We estimate that the net proceeds of this offering, after deducting underwriting discounts and commission and estimated offering expenses from the sale of the notes will be approximately $985 million.

 

No 2024 Notes are being issued as part of the offering. After giving effect to this offering, as of October 29, 2011 we would have had cash and cash equivalents of $1,483 million and total debt of $4,536 million. All information presented in the preliminary prospectus supplement on an “as adjusted” basis for the offering is amended to reflect the foregoing.

CUSIP Number:    532716 AU1
ISIN Number:    US532716AU19

The issuer has filed a registration statement (including a prospectus) with the Securities and Exchange Commission for the offering to which this communication relates. Before you invest, you should read the prospectus in that registration statement, the preliminary prospectus supplement and other documents the issuer has filed with the SEC for more complete information about the issuer and this offering. You may get these documents for free by visiting the Next-Generation EDGAR System on the SEC web site at www.sec.gov. Alternatively, the issuer or any underwriter will arrange to send you the prospectus if you request it by calling any of the Joint Book-Running Managers at the numbers below:

 

Merrill Lynch, Pierce, Fenner & Smith Incorporated   800-294-1322 (toll free)
J.P. Morgan Securities LLC   212-270-3994 (call collect)
Citigroup Global Markets Inc.   212-723-6020 (call collect)

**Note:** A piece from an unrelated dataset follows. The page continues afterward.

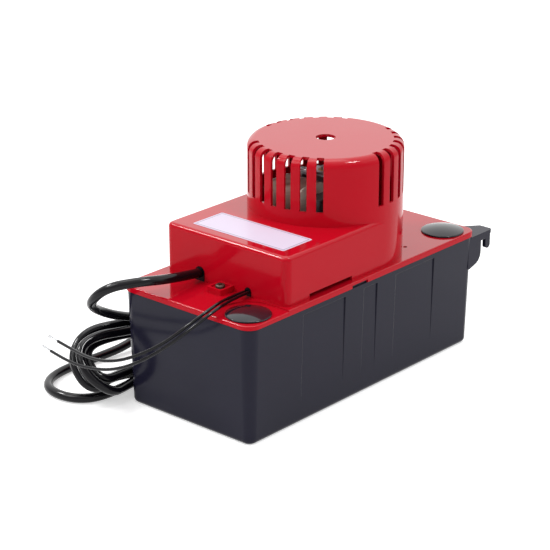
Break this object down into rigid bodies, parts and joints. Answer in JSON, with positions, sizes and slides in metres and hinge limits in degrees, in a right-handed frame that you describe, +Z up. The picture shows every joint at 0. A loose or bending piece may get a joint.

The information in this communication supplements the information in the preliminary prospectus supplement and supersedes the information in the preliminary prospectus supplement to the extent it is inconsistent with such information. Before you invest, you should read the preliminary prospectus supplement (including the documents incorporated by reference therein) for more information concerning the Issuer and the Notes.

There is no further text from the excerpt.